The result of this model has been improved to a learning accuracy of 100% with GPU processing time of 8 minutes and 31 seconds. Besides, as it shown in figure 2, the model has a zero-confusion matrix. Likewise, the classification accuracy has also improved, only one object is classified with accuracy of 98.6% which is below our target.
After the second transfer learning, the model exhibits a 0% confusion, which is more important than the classification accuracy, and over 99% classification accuracy except for one instance.
The confusion matrix is plotted using the "plotconfusion
" function as shown below.
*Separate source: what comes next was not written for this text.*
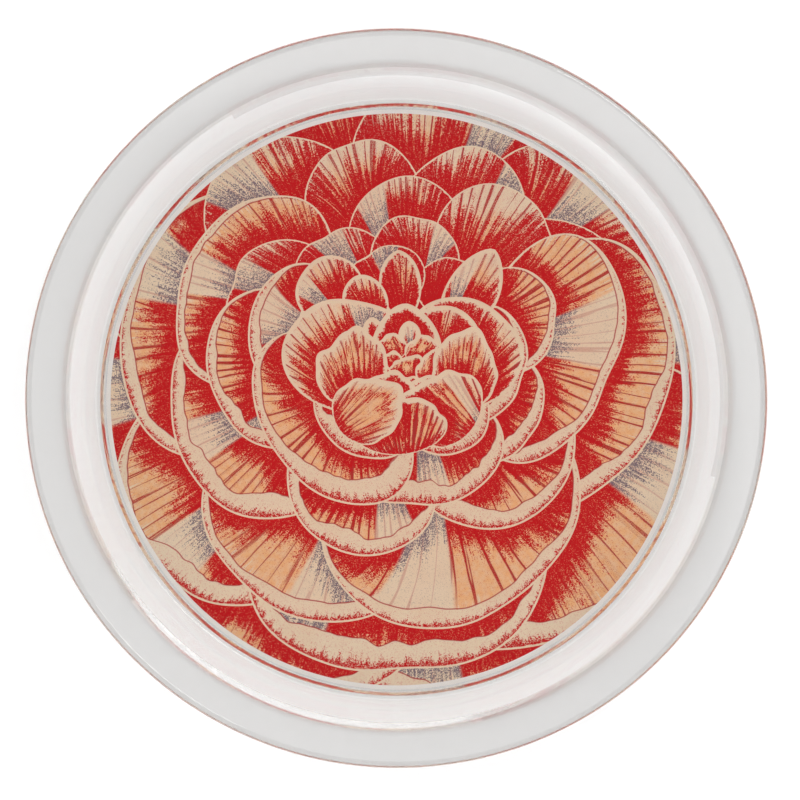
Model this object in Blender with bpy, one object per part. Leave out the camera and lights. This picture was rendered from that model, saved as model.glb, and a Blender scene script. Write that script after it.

The classification code is also shown below.
%% confusion plot
plotconfusion(imdsValidation.Labels, YPred);
%% Classification
idx = randperm(numel(imdsValidation.Files),9);
figure
for i = 1:9
subplot(3,3,i)
I = readimage(imdsValidation,idx(i));
imshow(I)
label = YPred(idx(i));
title(string(label) + ", " + num2str(100*max(probs(idx(i),:)),3) + "%");
end
%%
The result of this model has been improved to a learning accuracy of 100%; however, one object is classified with an accuracy of 98.6% which is below our target. Hence, we still have to re-train and fine tune our model with more images to improve the classification accuracy. The learning accuracy (100%) and the confusion matrix are good to go. Therefore, we can keep the current training options as-is, but we have to increase the number of images in our data store. This way, we can improve the classification accuracy to over 99%.